Cities that don’t need this level of planning hardly makes them wusses.
I think ultimately weather is just another piece of the “fit” puzzle for each kid. Different kids may actively seek or move away from particular types of weather, while for others it doesn’t matter as long as they like everything else… kind of like some kids see school sports, or whatever other factors they consider.
Along the lines of wusses vs planning vs what you’re used to…
When northern cities are hit by “heat waves” that make the news about all the people dying - the temps involved are normally at or below the usual temps in the places I’ve lived for the last 25 years - FL and Phoenix, AZ. But people die and the temps make the news when they occur in northern cities because people aren’t used to the temps and AC isn’t as prevalent.

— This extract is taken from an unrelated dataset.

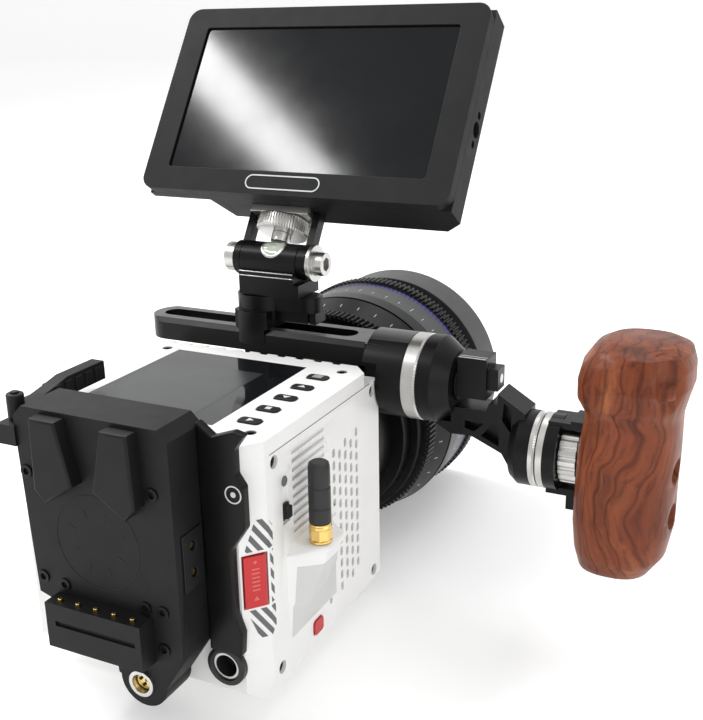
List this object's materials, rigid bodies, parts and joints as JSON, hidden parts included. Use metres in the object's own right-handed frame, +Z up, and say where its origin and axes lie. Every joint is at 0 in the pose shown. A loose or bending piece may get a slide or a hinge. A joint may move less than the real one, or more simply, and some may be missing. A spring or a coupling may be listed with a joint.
{
  "type": "cinema camera rig",
  "caption": "Cube cinema camera rigged with a cine lens, battery plate, slotted top rail, tilting monitor and wooden side grip.",
  "frame": {"origin": "mouth of the tripod thread in the camera's underside, below the middle of the body", "axes": "+Y along the optical axis, out of the lens; +X to the side grip (the operator's right); +Z up"},
  "size_m": [0.2427, 0.2684, 0.2459],
  "materials": {
    "white_paint": "satin white paint",
    "black_anodised": "black anodised, fine satin",
    "grey_anodised": "dark grey anodised, satin",
    "bright_metal": "satin stainless",
    "gold_plate": "polished gold plate",
    "black_plastic": "fine-textured moulded plastic",
    "key_plastic": "smooth key plastic",
    "red_plastic": "glossy red",
    "screen_glass": "dark display glass",
    "lens_glass": "coated optical glass",
    "lens_grey": "dark grey enamel",
    "antenna_rubber": "matt rubber sleeve",
    "board_green": "circuit board",
    "grip_wood": "oiled reddish hardwood"
  },
  "bodies": {
    "camera": {"body_shell": "white_paint", "top_cover": "white_paint", "right_panel": "white_paint", "screen_glass": "screen_glass", "dc_socket": "bright_metal", "body_screws": "black_anodised", "antenna_jack": "gold_plate", "lens_mount": "bright_metal", "lens_adapter": "black_anodised", "sensor_block": "board_green", "main_board": "board_green", "fan_frame": "black_plastic", "battery_plate": "black_plastic", "plate_wing": "black_anodised", "contact_block": "black_plastic", "contact_pins": "gold_plate", "plate_screws": "black_anodised", "d_tap_socket": "black_plastic", "power_socket": "bright_metal", "lever_pin": "bright_metal", "top_rail": "grey_anodised", "hub_rosette": "bright_metal", "lens_barrel": "black_anodised", "lens_hood": "lens_grey", "lens_elements": "lens_glass"},
    "menu_button": {"menu_button": "key_plastic"},
    "up_button": {"up_button": "key_plastic"},
    "down_button": {"down_button": "key_plastic"},
    "select_button": {"select_button": "key_plastic"},
    "play_button": {"play_button": "key_plastic"},
    "rec_button": {"rec_button": "red_plastic"},
    "power_switch": {"power_switch": "key_plastic"},
    "media_door": {"media_door": "red_plastic"},
    "release_lever": {"release_lever": "black_plastic"},
    "antenna": {"antenna_nut": "gold_plate", "antenna_whip": "antenna_rubber"},
    "fan_rotor": {"fan_rotor": "black_plastic"},
    "focus_ring": {"focus_ring": "lens_grey"},
    "iris_ring": {"iris_ring": "black_anodised"},
    "mount_post": {"mount_post": "black_anodised", "post_bolt": "bright_metal"},
    "tilt_base": {"tilt_base": "black_anodised"},
    "tilt_bolt": {"tilt_bolt": "bright_metal"},
    "monitor": {"tilt_yoke": "black_anodised", "monitor_plate": "bright_metal", "monitor_bezel": "black_plastic", "monitor_back": "black_plastic", "monitor_glass": "screen_glass", "monitor_board": "board_green"},
    "thumbwheel": {"thumbwheel": "bright_metal", "stud_cap": "bright_metal"},
    "arm": {"arm_disc": "black_anodised", "extension_arm": "black_anodised", "arm_rosette": "bright_metal"},
    "clamp_lever": {"clamp_lever": "black_anodised"},
    "grip": {"grip_rosette": "bright_metal", "grip_adapter": "black_anodised", "wooden_grip": "grip_wood", "grip_screws": "black_anodised"},
    "ribbed_knob": {"ribbed_knob": "bright_metal"}
  },
  "joints": [
    {"name": "menu_press", "type": "slide", "parent": "camera", "child": "menu_button", "axis": [0, 0, 1], "range_m": [-0.0006, 0], "stiffness_N_per_m": 350, "springref_m": 0.0004},
    {"name": "up_press", "type": "slide", "parent": "camera", "child": "up_button", "axis": [0, 0, 1], "range_m": [-0.0006, 0], "stiffness_N_per_m": 350, "springref_m": 0.0004},
    {"name": "down_press", "type": "slide", "parent": "camera", "child": "down_button", "axis": [0, 0, 1], "range_m": [-0.0006, 0], "stiffness_N_per_m": 350, "springref_m": 0.0004},
    {"name": "select_press", "type": "slide", "parent": "camera", "child": "select_button", "axis": [0, 0, 1], "range_m": [-0.0006, 0], "stiffness_N_per_m": 350, "springref_m": 0.0004},
    {"name": "play_press", "type": "slide", "parent": "camera", "child": "play_button", "axis": [0, 0, 1], "range_m": [-0.0006, 0], "stiffness_N_per_m": 350, "springref_m": 0.0004},
    {"name": "rec_press", "type": "slide", "parent": "camera", "child": "rec_button", "axis": [1, 0, 0], "range_m": [-0.0006, 0], "stiffness_N_per_m": 350, "springref_m": 0.0004},
    {"name": "power_slide", "type": "slide", "parent": "camera", "child": "power_switch", "axis": [0, 0, 1], "range_m": [0, 0.005]},
    {"name": "media_door_hinge", "type": "hinge", "parent": "camera", "child": "media_door", "pos_m": [0.04892, -0.04163, 0], "axis": [0, 0, 1], "range_deg": [0, 95]},
    {"name": "release_lever_pivot", "type": "hinge", "parent": "camera", "child": "release_lever", "pos_m": [-0.0358, -0.062, 0.105], "axis": [0, 0, 1], "range_deg": [0, 12], "stiffness_Nm_per_rad": 0.4, "springref_deg": -8.59},
    {"name": "antenna_spin", "type": "hinge", "parent": "camera", "child": "antenna", "pos_m": [0.059, -0.0177, 0.06], "axis": [0, 0, 1], "continuous": true},
    {"name": "fan_spin", "type": "hinge", "parent": "camera", "child": "fan_rotor", "pos_m": [0.04, 0.018, 0.0435], "axis": [1, 0, 0], "continuous": true},
    {"name": "focus_turn", "type": "hinge", "parent": "camera", "child": "focus_ring", "pos_m": [0, 0.14, 0.0479], "axis": [0, 1, 0], "range_deg": [-150, 150]},
    {"name": "iris_turn", "type": "hinge", "parent": "camera", "child": "iris_ring", "pos_m": [0, 0.11, 0.0479], "axis": [0, 1, 0], "range_deg": [-40, 40]},
    {"name": "post_slide", "type": "slide", "parent": "camera", "child": "mount_post", "axis": [1, 0, 0], "range_m": [-0.04, 0.026]},
    {"name": "head_swivel", "type": "hinge", "parent": "mount_post", "child": "tilt_base", "pos_m": [-0.0103, 0.064, 0.117], "axis": [0, 0, 1], "range_deg": [-170, 170]},
    {"name": "monitor_tilt", "type": "hinge", "parent": "tilt_base", "child": "monitor", "pos_m": [-0.0035, 0.064, 0.134], "axis": [1, 0, 0], "range_deg": [-38, 100]},
    {"name": "tilt_bolt_turn", "type": "hinge", "parent": "tilt_base", "child": "tilt_bolt", "pos_m": [-0.0035, 0.064, 0.134], "axis": [1, 0, 0], "continuous": true},
    {"name": "thumbwheel_turn", "type": "hinge", "parent": "monitor", "child": "thumbwheel", "pos_m": [-0.0035, 0.07171, 0.14569], "axis": [0, 0.5505, 0.8348], "continuous": true},
    {"name": "arm_pivot", "type": "hinge", "parent": "camera", "child": "arm", "pos_m": [0.075, 0.064, 0.0908], "axis": [1, 0, 0], "range_deg": [-90, 90]},
    {"name": "clamp_lever_turn", "type": "hinge", "parent": "arm", "child": "clamp_lever", "pos_m": [0.09, 0.064, 0.0908], "axis": [1, 0, 0], "range_deg": [-30, 90]},
    {"name": "grip_pivot", "type": "hinge", "parent": "arm", "child": "grip", "pos_m": [0.119, 0.064, 0.067], "axis": [1, 0, 0], "range_deg": [-90, 90]},
    {"name": "knob_turn", "type": "hinge", "parent": "grip", "child": "ribbed_knob", "pos_m": [0.129, 0.064, 0.067], "axis": [1, 0, 0], "continuous": true}
  ]
}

People adapt, but sudden extremes can wreak havoc on older and health compromised people. Heck, I grew up in SW Florida when we - and most of our neighbors and all of our 90+ year old relatives - didn’t have AC. And it was hot and miserable but we were all used to it. Take a 90 year old who is used to living in AC or a northern climate and put them in an unairconditioned house in SW Florida and it would be very hard on them.
I’d be concerned about sending my daughter south. She hates the heat and loves the snow. Different strokes for different folks. That being said, where she chose to go, gets an annual snowfall of 89 inches. THAT’s a lot of snow.
Colleges and universities in central Illinois will be closed on Wednesday due to the cold. Even the state university is closing. The social security office decided to close tomorrow. Kids, don’t do dumb stuff and use your free day to go out drinking. Almost every year a student is found frozen to death after going out drinking.